Specialization is a lever to help you get more out of your investment in visibility. The question of how you specialize and how you earn visibility are really two parts of the same thing. That's why they both exist within the same model.

To save you a little bit of page-flipping, here's our visibility model again:

You'll notice there are three methods  for earning visibility:

  • Outreach : Contacting a stranger (via email, phone, mail, social media, etc.) to increase their visibility of your services. Can be automated and scaled using paid advertising or other methods. You initiate.

  • Presence : Mingling and connecting with prospects. In other words, you show up  in their world, physically or digitally. Often a bidirectional exchange that both increases your visibility and provides you deeper insight into their world.

  • Attraction : A variety of methods that help interested prospects become aware of you. Usually, this happens by integrating somehow into their search for something—a solution to a problem, an answer to a question—although sometimes a random encounter creates new desire in a prospect. The prospect initiates.

These are actually categories  of methods, and they are listed in descending order of how quickly they can earn you visibility; Outreach works the quickest and Attraction the slowest.

You'll also notice the lines connecting visibility methods with the three basic ways of specializing. Only one visibility method is incompatible with a way of specializing—visibility through outreach and horizontal specialization. Those two are largely incompatible.

Note

13: Of course, there are exceptions to this. A smart, motivated, horizontally specialized consultant can find ways to make outreach work, but they will have to work at overcoming the fundamental incompatibility between the two. The other exception is certain platforms that are  externally visible (CMS and CRM platforms are two such types), and as a result, outreach can be a viable way to earn visibility.

Horizontally specialized companies are usually focused on problems or opportunities that are not externally visible. Consider Maritz, which helps their clients with employee motivation. While it's reasonable to assume that almost every company would like their employees to be more motivated, an outreach campaign (direct unsolicited email, mail, phone calls, or LinkedIn messaging) from Maritz that assumes a problematic  level of employee motivation would come across as insulting spam. This is why I generally consider outreach and horizontal specialization to be incompatible. [13]

Timeline Considerations

If you need to earn more visibility for your services very quickly, you'll think about the five forms of specialization primarily through the lens of how fast-acting these three forms of earning visibility are, and perhaps choose a specialization approach based on its ability to leverage a fast-acting visibility mechanism. This means if you need to quickly earn more visibility for your services, you will avoid a horizontal specialization.

If fast-actingness were all there was to it, decision-making around specialization would be quite easy. But there is more to it. Notice the detail I've added to each visibility method.

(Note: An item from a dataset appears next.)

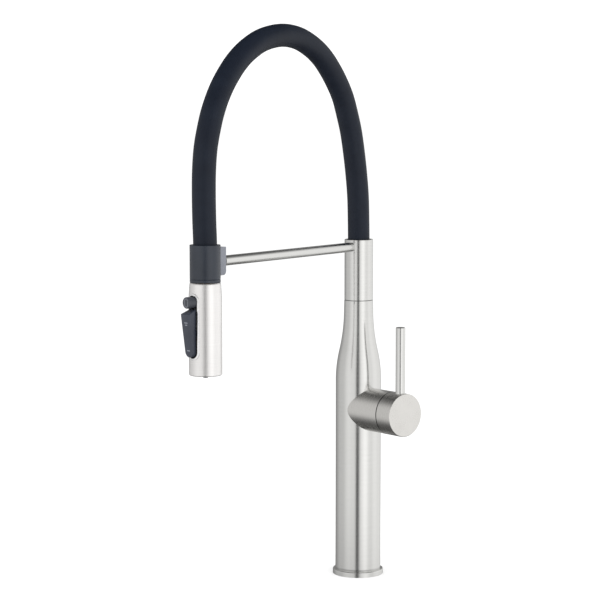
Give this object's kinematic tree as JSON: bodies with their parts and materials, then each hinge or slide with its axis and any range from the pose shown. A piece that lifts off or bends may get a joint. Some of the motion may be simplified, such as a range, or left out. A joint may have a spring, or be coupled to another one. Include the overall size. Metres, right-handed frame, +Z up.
{
  "type": "kitchen mixer faucet with docking spray hose",
  "caption": "Tall single-lever kitchen faucet with a sprung silicone hose arching from the column to a pull-off spray head held by a magnetic dock on a straight arm.",
  "frame": {"origin": "centre of the seat on the deck, on the underside of the flange", "axes": "+Z up along the body, -Y along the docking arm towards the spray head, +X to the side of the lever hub"},
  "size_m": [0.1039, 0.3095, 0.578],
  "materials": {
    "stainless": "brushed",
    "brass": "machined",
    "copper": "drawn tube",
    "seal_rubber": "matt",
    "dark_plastic": "satin",
    "dock_plastic": "satin",
    "white_plastic": "satin",
    "ceramic": "polished ceramic",
    "bright_steel": "polished",
    "spring_steel": "drawn wire",
    "magnet": "nickel plated",
    "silicone": "matt silicone",
    "hose_plastic": "extruded"
  },
  "bodies": {
    "body": {"deck_gasket": "seal_rubber", "base_flange": "stainless", "base_manifold": "brass", "hot_riser": "copper", "cold_riser": "copper", "lower_body": "stainless", "valve_block": "brass", "cartridge_housing": "brass", "valve_stub": "stainless", "cartridge_seals": "seal_rubber", "cartridge_base": "white_plastic", "fixed_disc": "ceramic", "cartridge_case": "white_plastic", "cartridge_nut": "brass", "bonnet_dome": "stainless", "outlet_riser": "copper", "swivel_spigot": "brass", "swivel_o_rings": "seal_rubber", "slip_washer": "dark_plastic", "swivel_clip": "bright_steel"},
    "mixer_carrier": {"mixer_carrier": "white_plastic", "stem_pin": "bright_steel"},
    "flow_disc": {"moving_disc": "ceramic"},
    "lever": {"mixer_stem": "bright_steel", "handle_cap": "stainless", "lever_pin": "stainless", "handle_screw": "bright_steel"},
    "spout": {"upper_column": "stainless", "column_bush": "white_plastic", "hose_socket": "brass", "arm_rod": "stainless", "arm_screw": "bright_steel", "dock_neck": "dark_plastic", "dock_block": "dock_plastic", "dock_magnet": "magnet", "hose_sleeve": "silicone", "hose_spring": "spring_steel", "hose_tube": "hose_plastic"},
    "hose_end": {"hose_nipple": "brass", "nipple_seal": "seal_rubber", "hose_collar": "dark_plastic", "collar_ring": "bright_steel"},
    "spray_head": {"head_shell": "stainless", "head_nut": "brass", "head_filter": "bright_steel", "check_valve": "white_plastic", "head_core": "white_plastic", "control_bezel": "bright_steel", "control_housing": "dark_plastic", "button_spring": "spring_steel", "rocker_pin": "bright_steel", "spray_plate": "dark_plastic", "nozzle_mat": "seal_rubber", "jet_nozzle": "dark_plastic"},
    "rocker": {"spray_rocker": "dark_plastic"},
    "button": {"pause_button": "dark_plastic"}
  },
  "joints": [
    {"name": "lever_temperature", "type": "hinge", "parent": "body", "child": "mixer_carrier", "pos_m": [0.03874, -0.00995, 0.1785], "axis": [0.9686, -0.2487, 0], "range_deg": [-45, 45]},
    {"name": "lever_flow", "type": "hinge", "parent": "mixer_carrier", "child": "lever", "pos_m": [0.03874, -0.00995, 0.1785], "axis": [0.2487, 0.9686, 0], "range_deg": [0, 20]},
    {"name": "flow_disc_slide", "type": "slide", "parent": "mixer_carrier", "child": "flow_disc", "axis": [0, 0, 1], "range_m": [0, 0.0034]},
    {"name": "spout_swivel", "type": "hinge", "parent": "body", "child": "spout", "pos_m": [0, 0, 0.293], "axis": [0, 0, 1], "continuous": true},
    {"name": "head_undock", "type": "slide", "parent": "spout", "child": "hose_end", "axis": [0, -1, 0], "range_m": [0, 0.06], "deforming": ["hose_sleeve", "hose_spring", "hose_tube"]},
    {"name": "head_spin", "type": "hinge", "parent": "hose_end", "child": "spray_head", "pos_m": [0, -0.257, 0.331], "axis": [0, 0, 1], "continuous": true},
    {"name": "rocker_tilt", "type": "hinge", "parent": "spray_head", "child": "rocker", "pos_m": [-0.00172, -0.26583, 0.283], "axis": [0.9816, -0.1908, 0], "range_deg": [-3.5, 3.5]},
    {"name": "button_press", "type": "slide", "parent": "spray_head", "child": "button", "axis": [0.1908, 0.9816, 0], "range_m": [0, 0.0025], "stiffness_N_per_m": 400, "springref_m": -0.001, "deforming": ["button_spring"]}
  ],
  "couplings": [
    {"joint": "flow_disc_slide", "follows": "lever_flow", "m_per_rad": 0.0093}
  ]
}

Fundamental Marketing Labor

Note

14: As indie consultants, our personalities have an oversized influence on our businesses. In many cases, we can get assistance with things we hate doing. Bookkeeping comes to mind. But delegating emotional labor is nearly impossible, so any marketing approach that requires emotional labor is almost certainly going to have to be done by you.

Each category of visibility methods requires different types of fundamental marketing labor  to make it work. For example, what makes Outreach effective is the emotional labor of caring about those you are reaching out to combined with offering a structured solution to an urgent—or at least, relevant—problem. If your personality does not afford you sufficient ability for emotional labor while earning visibility, you will want to avoid using the Outreach and Presence methods. If you tried to use Outreach anyway, you might get some quick wins, you might see others using Outreach effectively, or you might have some other short-term reason to do it, but it will be unsustainable because it requires something that is at odds with your personality. [14]

Note

15: Though paid advertising is a form of scaled Outreach without the requirement for emotional labor.

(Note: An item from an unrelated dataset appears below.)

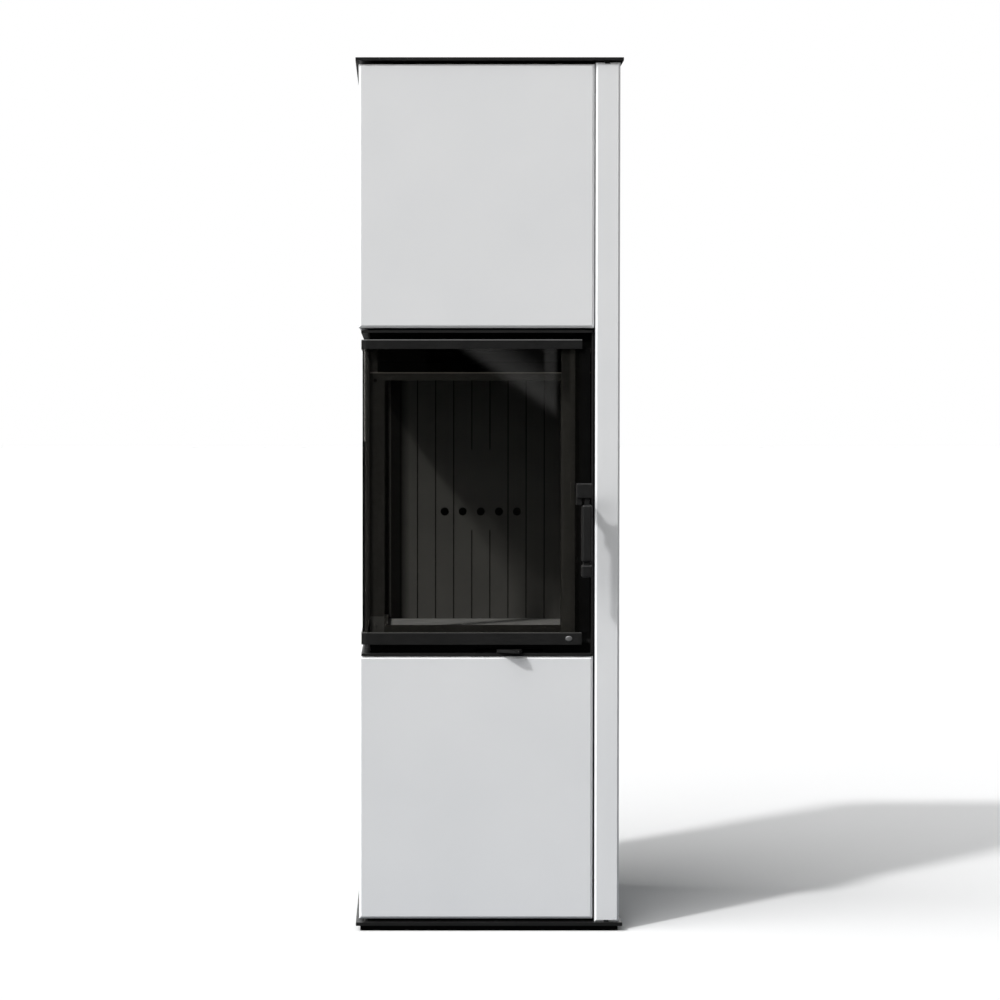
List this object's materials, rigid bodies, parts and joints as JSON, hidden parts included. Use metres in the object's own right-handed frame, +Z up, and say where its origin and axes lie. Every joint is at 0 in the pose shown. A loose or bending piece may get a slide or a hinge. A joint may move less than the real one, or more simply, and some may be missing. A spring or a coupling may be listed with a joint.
{
  "type": "tiled stove",
  "caption": "Tall slim wood stove clad in light-grey glazed tiles, with bent corner-glass fire door, latch handle, air lever and a hinged tile door below.",
  "frame": {"origin": "on the floor under the middle of the cladding, on the plinth's centre rail", "axes": "+Z up, -Y the front with the handle and the air lever, +X to the right seen from the front"},
  "size_m": [0.459, 0.554, 1.5],
  "materials": {
    "glazed_tile": "satin glaze",
    "black_steel": "matt heat-proof paint",
    "dark_steel": "matt, slightly burnt",
    "bare_steel": "satin",
    "door_glass": "clear ceramic glass",
    "fire_board": "pressed fireboard",
    "grate_iron": "raw casting",
    "storage_stone": "cast block",
    "rope_seal": "glass-fibre rope"
  },
  "bodies": {
    "stove_body": {"plinth_frame": "black_steel", "levelling_feet": "bare_steel", "base_plate": "black_steel", "top_plate": "black_steel", "upper_shelf": "black_steel", "lower_shelf": "black_steel", "right_casing_sheet": "black_steel", "left_sheets": "black_steel", "upper_front_sheet": "black_steel", "rear_panel": "black_steel", "rear_left_panel": "black_steel", "upper_front_tile": "glazed_tile", "upper_left_tile": "glazed_tile", "lower_left_tile": "glazed_tile", "right_side_panel": "glazed_tile", "panel_clips": "black_steel", "tile_ledges": "black_steel", "tile_hooks": "black_steel", "front_frame": "dark_steel", "side_frame": "dark_steel", "frame_screws": "bare_steel", "firebox_right_wall": "dark_steel", "firebox_rear_wall": "dark_steel", "firebox_top": "dark_steel", "floor_plate": "dark_steel", "hearth_slab": "fire_board", "right_lining": "fire_board", "rear_left_lining": "fire_board", "side_curb": "dark_steel", "fireback": "fire_board", "baffle_slab": "fire_board", "grate": "grate_iron", "ash_box": "dark_steel", "ash_pan": "bare_steel", "air_box": "dark_steel", "air_spigot": "black_steel", "flue_spigot": "black_steel", "flue_pipe": "dark_steel", "heat_storage_stones": "storage_stone", "latch_keeper": "bare_steel", "magnet_catch": "black_steel"},
    "fire_door": {"door_glass": "door_glass", "door_top_rail": "black_steel", "door_bottom_rail": "black_steel", "door_right_stile": "black_steel", "door_rear_stile": "black_steel", "door_hinge_pins": "bare_steel", "door_seal": "rope_seal", "door_stud": "bare_steel"},
    "door_handle": {"handle_head": "black_steel", "handle_grip": "black_steel", "handle_end": "black_steel", "handle_sleeve": "black_steel", "handle_spindle": "bare_steel", "latch_cam": "bare_steel"},
    "air_control": {"air_lever": "black_steel", "air_slide": "bare_steel"},
    "lower_door": {"lower_front_tile": "glazed_tile", "lower_door_carrier": "black_steel", "lower_door_pins": "bare_steel"}
  },
  "joints": [
    {"name": "fire_door_hinge", "type": "hinge", "parent": "stove_body", "child": "fire_door", "pos_m": [-0.213, 0.095, 0.7565], "axis": [0, 0, -1], "range_deg": [0, 100]},
    {"name": "handle_turn", "type": "hinge", "parent": "fire_door", "child": "door_handle", "pos_m": [0.1625, -0.24, 0.744], "axis": [0, -1, 0], "range_deg": [0, 40]},
    {"name": "air_lever_slide", "type": "slide", "parent": "stove_body", "child": "air_control", "axis": [1, 0, 0], "range_m": [-0.035, 0.035]},
    {"name": "lower_door_hinge", "type": "hinge", "parent": "stove_body", "child": "lower_door", "pos_m": [-0.213, -0.209, 0.247], "axis": [0, 0, -1], "range_deg": [0, 95]}
  ]
}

A lot of marketing advice is focused on the choice of channel or platform. Email versus social media versus other stuff. The choice of channel/platform is secondary (and ephemeral over time), while the type of fundamental marketing labor is primary and more likely to be the same over time. Can't consistently perform emotional labor? That's fine, just don't choose Presence or Outreach, even if someone tells you one of those is the best thing since sliced bread. [15]  Got a knack for demonstrating ability, perhaps through public speaking? You'll gravitate toward Attraction and endure the slower acting-ness of this category of tools.

Note

16: Most  of the marketing advice you'll find on the internet is tactical in nature.

It's helpful, however, to link a few examples of channels or platforms with these three categories so that you can translate tactical marketing advice [16]  into strategic thinking about what might actually work for you.

  • Attraction

  • Content marketing

  • Search engine optimization (SEO)

  • Blogging

  • Podcasting

  • Presence

  • Networking

  • Hosting a community

  • Social media interaction

  • Outreach

  • LinkedIn messaging

  • Physical mail

  • Paid advertising

If you take only one thing away from this chapter, please let it be that while you can "mix and match" your method(s) for earning visibility and your way of specializing, they do form an integrated whole and need to be thought of in that way.